This tour is for 7 hours includes under mention places : India gate, Supreme court, Parliament house, Rashtrapati Bhawan.
1. Supreme Court
The apex court is one of CPWD’s most splendid architectural achievements. It came up in 1958 and is located on Tilak Marg. The Supreme Court of India functioned from the Parliament House till it moved to the present building. It has a 27.6 metre high dome and a spacious colonnaded verandah. For a peek inside, you’ll have to obtain a visitor’s pass from the front office.
2. Rashtrapati Bhawan
Better known now as the Rashtrapati Bhawan, the sprawling palace straddles the crown of Raisina Hill and is the focal point of New Delhi. The majestic Rajpath (earlier Kings Way) leads up to the palace on Raisina Hill and here comes into view the one fatal flaw in design.

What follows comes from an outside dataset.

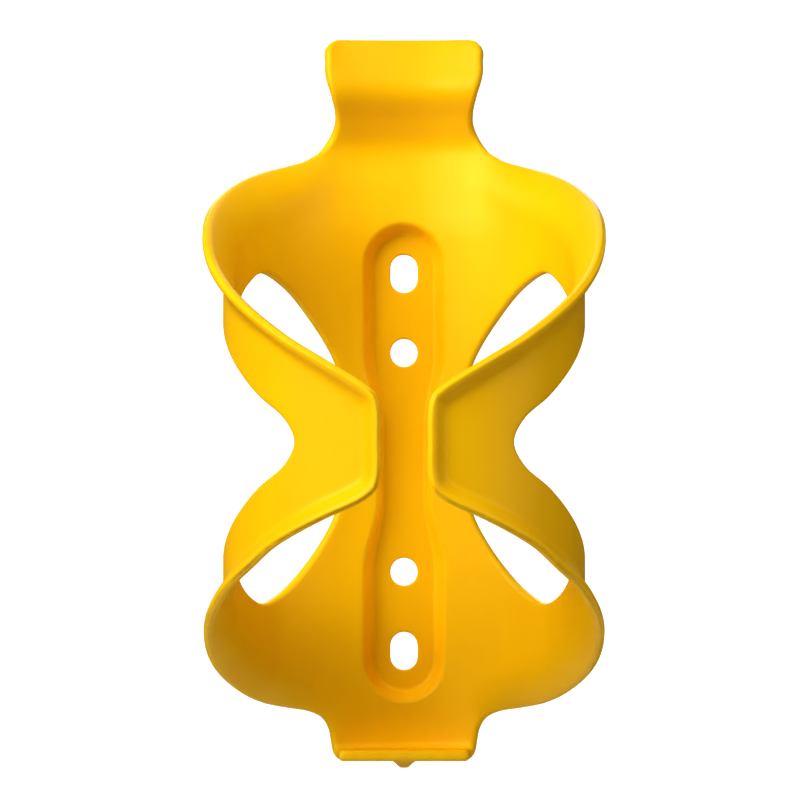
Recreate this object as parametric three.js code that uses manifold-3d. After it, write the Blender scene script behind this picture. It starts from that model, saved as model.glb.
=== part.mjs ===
// Bicycle bottle cage, moulded in one piece from tough yellow plastic.
//
// A thin wall wraps round the bottle: a back plate with a recessed mounting channel, two wings that
// reach round to the front and end in flared tips, a tab that hooks over the bottle's groove, and a
// ledge under the bottle. The wings and the tab bend where they leave the back plate, so the moulding
// is divided there into four bodies with a thin gap between them.
//
// Millimetres. +X right, +Y towards the bicycle frame, +Z up. The origin is on the rear face of the
// mounting channel, halfway between its upper and lower bolt holes.

import * as THREE from 'three';
import { mergeVertices } from 'three/addons/utils/BufferGeometryUtils.js';
import Module from 'manifold-3d';

const wasm = await Module();
wasm.setup();

// ---- Driving dimensions ----

const WALL = 2.4;                 // thickness of the moulded wall
const BOTTLE_RADIUS = 35.5;       // inside of the relaxed cage; it springs open round a 73 mm bottle
const FLOOR_THICKNESS = 2.6;      // floor of the mounting channel
const RECESS_DEPTH = 4.0;         // channel floor behind the inside of the back plate
const BOSS_SPACING = 64.0;        // bolt spacing of every bicycle frame
const HEIGHT_STEP = 17.0;         // between the two heights at which the cage can be bolted on
const HOLE_RADIUS = 3.0;          // clears an M5 bolt
const SLOT_LENGTH = 8.2;
const WING_CENTRE = 4.8;          // height of the middle of windows and tips above the origin
const SEAM_ANGLE = 28;            // degrees from the back, where each wing starts to bend
const GAP = 0.4;                  // clearance between neighbouring bodies
const TAB_SEAM = 65.5;            // height at which the tab starts to bend
const TAB_TOP = 90.3;
const TAB_CORNER = 3.6;           // corner radius of the tab
const RIM_FLARE = 5.3;            // how far the rim rolls outwards beside the bottle
const LOWER_RIM_FLARE = 5.0;      // the same below the windows
const RIM_FLARE_WIDTH = 8.0;      // width of the band that rolls outwards there
const TIP_FLARE = 3.8;            // how far the rim rolls outwards at the front tips
const TIP_FLARE_WIDTH = 3.9;
const EDGE_ROUND = 1.1;           // width of the rounding along free edges
const EDGE_THICKNESS = 0.45;      // share of the wall's thickness left at a rounded edge
const LEDGE_UNDERSIDE = -63.5;
const LEDGE_FRONT = -17.6;        // front edge of the ledge
const LEDGE_BEND = 2.6;           // radius of the bend from back plate to ledge, at mid wall
const LEDGE_CORNER = 2.0;
const LEDGE_HALF_WIDTH = 14.3;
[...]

Lutyens and Baker had a major showdown about the height of the slope approaching the palace which was at that time caricatured as the ‘War of the Gradient’. Lutyens wanted the palace to come into view as one climbed Raisina Hill. Unfortunately, Baker miscalculated. The palace disappears from sight till only the copper dome is visible. Furious with Baker, Lutyens said he had ‘met his Bakerloo’.
3. Parliament House
If it were not for the Montagu-Chelmsford reforms of 1919, the Parliament House Delhi may not have been built. It’s corny how the building most indispensable to modern Indian democracy came up as an afterthought. Earlier called the Circular House, Parliament of India was added to the layout at a later stage following the reforms which created a large Legislative Assembly.
4. India Gate
The foundation stone was laid by HRH the Duke of Connaught in 1921 and the monument was dedicated to the nation 10 years later by the then Viceroy, Lord Irwin. Another memorial, Amar Jawan Jyoti was added much later after India had said goodbye to its imperial rulers. It is in the form of a flame that burns day and night under the arch to remind the nation of soldiers who perished in the Indo-Pakistan War of December 1971.